Limits are a fundamental concept in calculus used to understand how a function behaves as it approaches a certain point. Think of the limit as the value that a function approaches as the input gets closer and closer to a specific point. For the function \( g(x) = x^2 - 3x \), when we talk about the limit as \( x \) approaches 4, we mean what value does \( g(x) \) get closer to as \( x \) gets closer to 4.
Calculating the limit involves direct evaluation for many functions, especially polynomials. This means you simply substitute the value into the function to find what it approaches. For \( g(x) \), we calculate the limit as:

• \( \lim_{{x \to 4}} (x^2) = 16 \)
• \( \lim_{{x \to 4}} (3x) = 12 \)

Combining these, the limit is \( \lim_{{x \to 4}} (x^2 - 3x) = 4 \). Thus, as \( x \) nears 4, \( g(x) \) approaches the value 4.
Limits are crucial for defining when a function is continuous and in many other calculus concepts like derivatives and integrals.

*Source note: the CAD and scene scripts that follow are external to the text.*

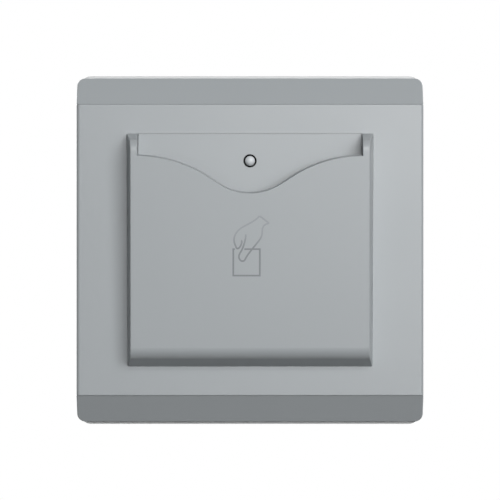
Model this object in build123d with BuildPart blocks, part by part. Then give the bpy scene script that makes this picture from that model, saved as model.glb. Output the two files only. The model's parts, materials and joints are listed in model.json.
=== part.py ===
from build123d import *
from math import atan, cos, pi, radians, sin, tan
import os

os.makedirs("parts", exist_ok=True)

# Hotel key card switch for a square wall box. Millimetres.
# The wall is the plane Y = 0, the room is towards -Y, +X is right and +Z is up.
# A "depth" is a distance in front of the wall, and is negative inside the wall box.

# Clearances
seat_gap = 0.15
panel_seam = 0.03
running_gap = 0.05
screw_gap = 0.02
touch_gap = 0.05
cut_overrun = 1.0

# Plate: the borders round the card pocket make it 86 wide, and the base's rim 86.8 high
pocket_side_border = 13.55
pocket_top_border = 7.35
pocket_bottom_border = 7.35
band_height = 6.6
frame_rim_setback = 0.65
base_floor = 2.2
base_side_setback = 0.4
base_corner = 3.0
frame_corner = 2.0
frame_wall = 1.8
panel_thickness = 2.2
panel_step = 0.24
band_fall = 4.8
panel_side_round = 0.8
panel_end_round = 0.3
frame_edge_round = 0.35

# Frame ring and snap hooks
ledge_thickness = 1.6
ledge_inset_x = 3.6
ledge_inset_z = 3.5
band_skin = 1.6
hook_width = 6.0
hook_thickness = 1.2
hook_offset_x = 20.0
hook_from_rim = 4.65
hook_end_depth = 0.5
hook_root_bite = 0.4
barb_height = 0.6
barb_length = 0.5
catch_layer = 1.1
tongue_width = 8.0
tongue_thickness = 1.4
tongue_from_side = 13.0
tongue_from_edge = 1.1
tongue_reach = 2.4
tongue_barb = 0.5

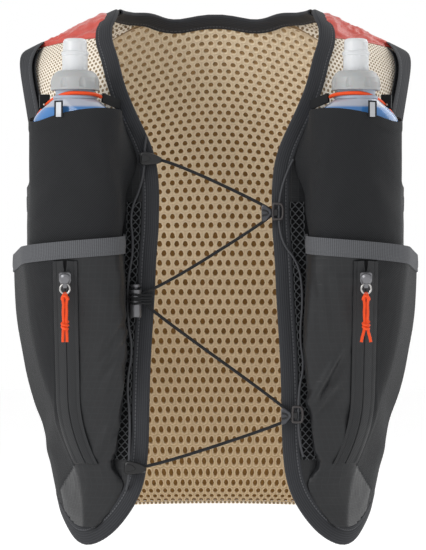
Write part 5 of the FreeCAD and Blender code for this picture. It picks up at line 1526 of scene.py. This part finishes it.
# ------------------------------------------------------------------ flasks
def bladder_rings(shrink):
    """(height, half width, half depth) of the rings of a full bladder, from its foot to its collar."""
    rings = []
    for k in range(9):
        share = (k / 8) ** 1.5
        swell = math.sin(math.radians(QUARTER * share))
        rings.append((mix(BLADDER_FOOT + shrink, FULL_LOW, share), mix(0.8, 1, swell) * BLADDER_WIDE,
                      mix(2.2, BLADDER_DEEP, swell)))
    rings += [(z, BLADDER_WIDE, BLADDER_DEEP) for z in (250, 270, 290, 310, 325)]
    for share in shares(14):
        close = 1 - math.cos(math.radians(QUARTER * share))
        rings.append((mix(SHOULDER_LOW, COLLAR_LOW, share), mix(BLADDER_WIDE, COLLAR_RADIUS, close),
                      mix(BLADDER_DEEP, COLLAR_RADIUS, close)))
    return [(z, a - shrink, d - shrink) for z, a, d in rings]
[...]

Evaluating a function simply means calculating its value at a particular point. For continuity, this step is vital because it involves checking the actual value of the function at a specified point.
To evaluate the function \( g(x) = x^2 - 3x \) at \( x = 4 \), we substitute 4 into the function:

• \( g(4) = 4^2 - 3 \times 4 = 16 - 12 = 4 \)

The result shows that at \( x = 4 \), the function \( g(x) \) has a value of 4.
This means that the function is defined at \( x = 4 \) and provides the exact value, which is crucial when determining function continuity. In essence, evaluating a function ensures we understand its behavior specifically at key points.

Polynomial functions are expressions involving sums of powers of variables, each multiplied by coefficients. They are among the simplest and most familiar types of functions in algebra and calculus.
For example, the function \( g(x) = x^2 - 3x \) is a polynomial. It is specifically a quadratic polynomial, which means its highest degree term is \( x^2 \).
Here’s why polynomial functions matter:

• They are continuous everywhere, which makes them easy to work with for both limits and derivatives.
• They can be used to approximate other functions and are the foundation for more complex mathematical models.

Because polynomials, like \( g(x) \), are defined for all real numbers, calculating their limits or function values is straightforward, often simply involving substitution. They behave predictably, making them a sturdy tool in a mathematician’s toolkit. Understanding polynomials lays the groundwork for tackling more advanced calculus problems.